He estado en el mercadillo que todos los jueves hay en mi ciudad. Y ha sido como un mercado de flores, un acercarse al gran puesto floral donde se vendían siemprevivas, claveles, margaritas, crisantemos y otras flores para los muertos.

Unas flores para nadie, pero nos dolería que fuera así, y los ramos de esas flores son para el recuerdo de los seres queridos, que siempre son más queridos cuando ya no están. Yo no voy a llevarle flores a nadie, pero voy a respetar, a querer, a comprender, si hace falta, con lágrimas a quienes llevan flores al cementerio para ponerlas junto al farol, cerca de la descolorida fotografía del padre, de la madre, del hermano, del hijo que ya no está.
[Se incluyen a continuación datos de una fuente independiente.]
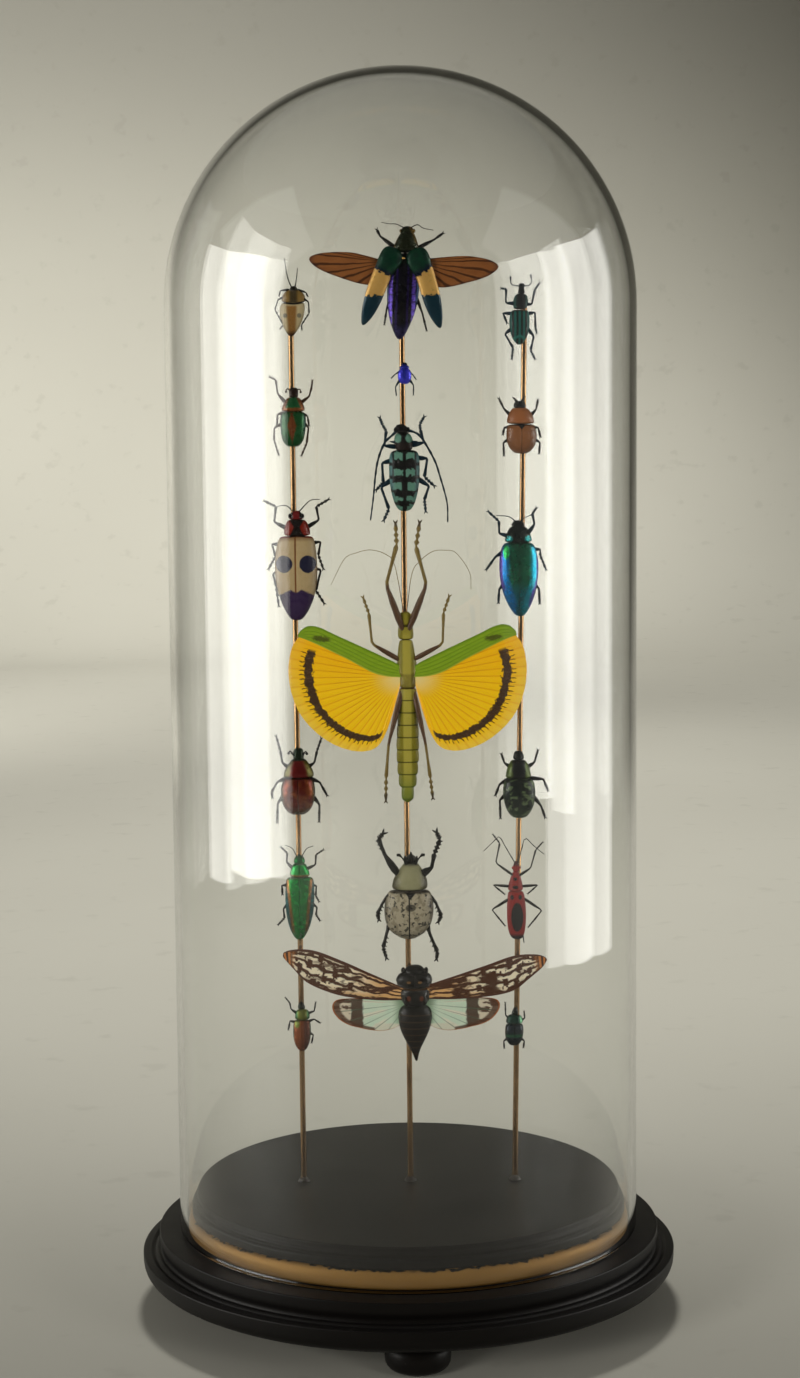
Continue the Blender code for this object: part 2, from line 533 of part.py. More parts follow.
def right_column(finish):
    insect(
        "teal_weevil", (48.2, 402.9), finish["teal"],
        body=[
            (16.2, 0.7, 0.9, 1.4), (13.2, 0.6, 1.2, 2.2), (12.4, 0.4, 2.2, 3.2), (9.5, 0.2, 3.3, 4.4),
            (6.8, 0.0, 2.6, 4.4), (5.4, -0.2, 4.0, 5.0), (0.0, -0.4, 4.3, 5.6), (-5.0, -0.4, 3.4, 4.4),
            (-7.9, -0.4, 1.0, 1.6),
        ],
        legs=[
            [(-1.4, 8.4), (-5.8, 8.7), (-5.6, 14.2), (-7.3, 14.5)],
            [(1.8, 8.2), (4.6, 8.0), (5.9, 13.9), (7.7, 16.4)],
            [(-2.0, 4.4), (-6.9, 4.6), (-5.4, 0.9)],
            [(1.8, 4.2), (5.9, 4.8), (6.1, -1.1), (6.6, -3.1)],
            [(-2.4, -0.6), (-6.2, -3.7), (-3.0, -9.1), (-3.4, -13.4)],
            [(2.0, -0.6), (5.4, -4.6), (4.1, -10.2), (5.8, -13.5)],
        ],
        feelers=[
            [(0.4, 13.8), (-3.3, 16.0), (-3.8, 19.2)],
            [(0.9, 13.8), (3.6, 16.4), (4.4, 19.9)],
        ],
        leg=0.35, feeler=0.25,
    )
    insect(
        "chestnut_scarab", (48.3, 361.2), finish["chestnut"],
        body=[
            (10.9, -0.5, 2.2, 2.4), (8.9, -0.4, 3.0, 3.8), (8.2, -0.3, 4.2, 5.0), (2.6, -0.2, 5.2, 6.6),
            (1.6, 0.0, 5.8, 6.6), (-3.0, 0.2, 6.5, 7.2), (-7.6, 0.2, 5.4, 5.8), (-9.8, 0.2, 2.8, 3.0),
        ],
        legs=[
            [(-2.6, 4.0), (-6.9, 8.2), (-8.7, 12.1)], [(2.6, 4.0), (6.1, 7.8), (6.9, 11.4)],
            [(-3.0, 1.0), (-6.7, 0.6), (-7.2, -1.8)], [(3.2, 1.0), (7.0, 0.4), (7.8, -3.0)],
            [(-3.4, -3.2), (-7.1, -5.4), (-6.9, -10.4)], [(3.6, -3.2), (7.6, -5.4), (7.4, -9.6)],
        ],
        feelers=[[(-1.2, 9.6), (-1.8, 11.6), (-3.5, 12.8)], [(0.2, 9.6), (0.6, 11.8), (2.1, 13.2)]],
        leg=0.4, feeler=0.5,
    )
    insect(
        "blue_jewel_beetle", (47.0, 304.2), finish["blue"],
        body=[
            (20.0, 0.0, 1.8, 2.8), (18.0, 0.0, 3.0, 4.4), (17.4, 0.0, 3.6, 5.0), (11.8, 0.0, 5.8, 6.8),
            (10.6, 0.0, 6.8, 6.8), (5.0, 0.1, 7.8, 7.8), (-4.0, 0.3, 7.0, 7.0), (-12.0, 0.5, 4.2, 5.0),
            (-18.4, 0.8, 0.8, 1.4),
        ],
        legs=[
            [(-3.0, 13.6), (-7.7, 15.0), (-7.8, 19.9), (-12.0, 23.8)],
            [(3.0, 13.6), (6.6, 18.6), (5.8, 22.8), (7.3, 24.9)],
            [(-4.4, 8.6), (-9.3, 5.5), (-12.8, 0.5)],
            [(4.4, 8.4), (8.9, 8.4), (8.9, 6.0), (11.3, 0.2)],
            [(-4.4, -4.0), (-7.8, -7.7), (-8.1, -12.9)],
            [(4.4, -4.0), (8.3, -7.4), (8.7, -13.4)],
        ],
        feelers=[[(-0.8, 18.6), (-5.1, 22.0), (-8.8, 22.2)], [(0.8, 18.6), (2.6, 21.2), (5.3, 22.3)]],
        leg=0.5,
    )
    insect(
        "mottled_green_chafer", (47.0, 216.4), finish["green"],
        body=[
            (13.7, -0.2, 1.8, 2.6), (10.8, -0.2, 2.4, 3.8), (9.8, -0.3, 3.6, 5.0), (3.6, -0.4, 5.4, 7.0),
            (2.4, -0.2, 6.2, 7.2), (-3.0, 0.0, 7.0, 7.8), (-10.0, 0.0, 5.8, 6.4), (-13.9, 0.0, 3.0, 3.2),
        ],
        legs=[
            [(-2.8, 6.6), (-6.0, 8.9), (-7.1, 12.2)], [(2.6, 6.6), (6.3, 9.1), (7.7, 13.7)],
            [(-3.6, 2.6), (-8.0, 0.2), (-9.6, -4.3)], [(3.4, 2.8), (9.9, 2.1), (11.8, -2.6)],
            [(-4.2, -3.0), (-8.0, -6.4), (-7.7, -13.8)], [(4.2, -3.0), (8.9, -8.9), (10.6, -13.7)],
        ],
        leg=0.45,
    )
    insect(
        "red_cotton_bug", (45.7, 169.8), finish["red"],
        body=[
            (14.6, 0.0, 0.8, 1.4), (12.2, 0.0, 1.4, 2.2), (10.2, -0.2, 1.6, 2.6), (3.4, -0.4, 3.3, 4.2),
            (2.0, -0.2, 3.6, 4.2), (-6.0, 0.0, 4.1, 4.2), (-14.0, 0.0, 2.8, 3.0), (-18.2, 0.4, 0.8, 1.2),
        ],
        legs=[
            [(-0.8, 8.4), (-8.5, 14.3), (-6.8, 22.3), (-9.5, 25.7)],
            [(0.6, 8.4), (5.8, 11.9), (8.0, 19.4), (10.8, 22.2)],
            [(-1.6, 4.2), (-9.6, 5.0), (-4.9, 0.9)],
            [(1.4, 4.2), (8.8, 4.8), (4.9, 1.1)],
            [(-1.8, -0.2), (-10.2, -5.2), (-4.8, -12.3)],
            [(1.8, 0.0), (10.4, -5.7), (5.0, -12.9)],
        ],
        feelers=[
            [(-0.5, 12.8), (-7.0, 24.9), (-13.4, 18.8)],
            [(0.5, 12.8), (3.7, 24.2), (11.6, 17.2)],
        ],
        leg=0.35, feeler=0.25,
    )
    insect(
        "dark_green_beetle", (44.6, 114.1), finish["green"],
        body=[
            (9.0, 0.6, 0.6, 1.2), (6.8, 0.4, 1.4, 2.4), (5.8, 0.1, 3.0, 3.4), (2.0, 0.0, 3.9, 4.6),
            (-3.0, -0.1, 4.0, 4.6), (-7.0, -0.1, 1.8, 2.2),
        ],
        legs=[
            [(-1.4, 4.0), (-3.6, 5.9), (-3.7, 10.8)], [(1.6, 3.0), (4.3, 4.6), (4.1, 7.0)],
            [(-1.8, -3.0), (-4.4, -5.0), (-4.2, -8.0)], [(1.6, -3.0), (4.1, -5.0), (3.8, -7.8)],
        ],
        leg=0.3,
    )


def build():
    clear_scene()
    black = material("ebonised_wood", (0.012, 0.011, 0.011), 0.28)
    gilt = material("gilt_paint", (0.48, 0.28, 0.07), 0.38, metallic=0.8)
    glass = material("clear_glass", (0.97, 0.99, 0.98), 0.02, transmission=1.0)
    copper_rod = material("copper_rod", (0.42, 0.25, 0.14), 0.4, metallic=0.9)
    shell = {
        "green": material("green_shell", (0.02, 0.16, 0.06), 0.22, metallic=0.5),
        "blue": material("blue_shell", (0.01, 0.10, 0.20), 0.22, metallic=0.5),
        "mint": material("mint_shell", (0.25, 0.45, 0.38), 0.45),
        "yellow": material("yellow_wing", (0.55, 0.48, 0.10), 0.55),
        "olive": material("olive_shell", (0.28, 0.24, 0.12), 0.3),
        "brown": material("brown_wing", (0.06, 0.035, 0.02), 0.4),
        "cream": material("cream_shell", (0.60, 0.48, 0.30), 0.35),
        "chestnut": material("chestnut_shell", (0.12, 0.02, 0.01), 0.25),
        "copper": material("copper_shell", (0.16, 0.10, 0.03), 0.25, metallic=0.6),
        "teal": material("teal_shell", (0.10, 0.30, 0.28), 0.4),
        "red": material("red_shell", (0.45, 0.04, 0.02), 0.45),
    }
    build_base(black, gilt)
    build_glass(glass)
    build_rods(copper_rod)
    centre_column(shell)
    left_column(shell)
    right_column(shell)


build()
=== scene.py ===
from math import cos, pi, radians, sin

import bpy
from mathutils import Matrix, Vector


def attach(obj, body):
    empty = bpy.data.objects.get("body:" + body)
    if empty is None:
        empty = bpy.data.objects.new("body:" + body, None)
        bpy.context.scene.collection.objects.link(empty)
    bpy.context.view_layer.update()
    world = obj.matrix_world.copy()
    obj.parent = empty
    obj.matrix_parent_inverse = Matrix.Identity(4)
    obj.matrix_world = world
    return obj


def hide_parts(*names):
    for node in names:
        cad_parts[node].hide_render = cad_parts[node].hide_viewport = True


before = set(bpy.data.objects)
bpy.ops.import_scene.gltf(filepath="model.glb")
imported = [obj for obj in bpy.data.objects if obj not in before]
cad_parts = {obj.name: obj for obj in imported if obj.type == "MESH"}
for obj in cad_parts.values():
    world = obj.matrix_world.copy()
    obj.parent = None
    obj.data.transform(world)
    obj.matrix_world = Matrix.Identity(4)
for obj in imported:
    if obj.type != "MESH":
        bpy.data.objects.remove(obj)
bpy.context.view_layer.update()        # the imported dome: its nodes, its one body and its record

MM = 0.001

# ---------------------------------------------------------------------------------------------------
# Camera. It stands about a metre in front of the dome, level with its upper half, and looks slightly
# down. The small roll is that of a hand-levelled tripod.
CAMERA_PLACE = (-0.00296, -1.05867, 0.3725)
CAMERA_TILT = 0.1099
CAMERA_YAW = 0.0014
CAMERA_ROLL = -0.0091
CAMERA_LENS = 67.97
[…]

Cómo no comprenderlo, cómo no sentirlo, cómo no llorarlo, arrodillado quizás enfrente a una lápida, donde lloran también las lucecillas pálidas de las velas, de los cirios, donde se mustian ensimismados, casi trágicamente los pétalos de las flores. Yo, a mis sesenta y un años, tengo, es un decir, en el cementerio del pueblo a mis abuelos, y de familiares, por ahora, a nadie más. Pero ya estaremos, es decir, no estaremos, todos, no estaremos nadie, y estarán sólo las flores y los faroles, y el fúnebre tocar de las campanas, como las que sonaban cuando don Juan Tenorio, preguntaba por quién tocaban, y aún le quedaba el último grano en el reloj de la vida. Viviremos, mientras tanto, aunque sea para llorar junto a los tristes crisantemos, y los pálidos cirios derretidos en un nicho del camposanto, por estos días.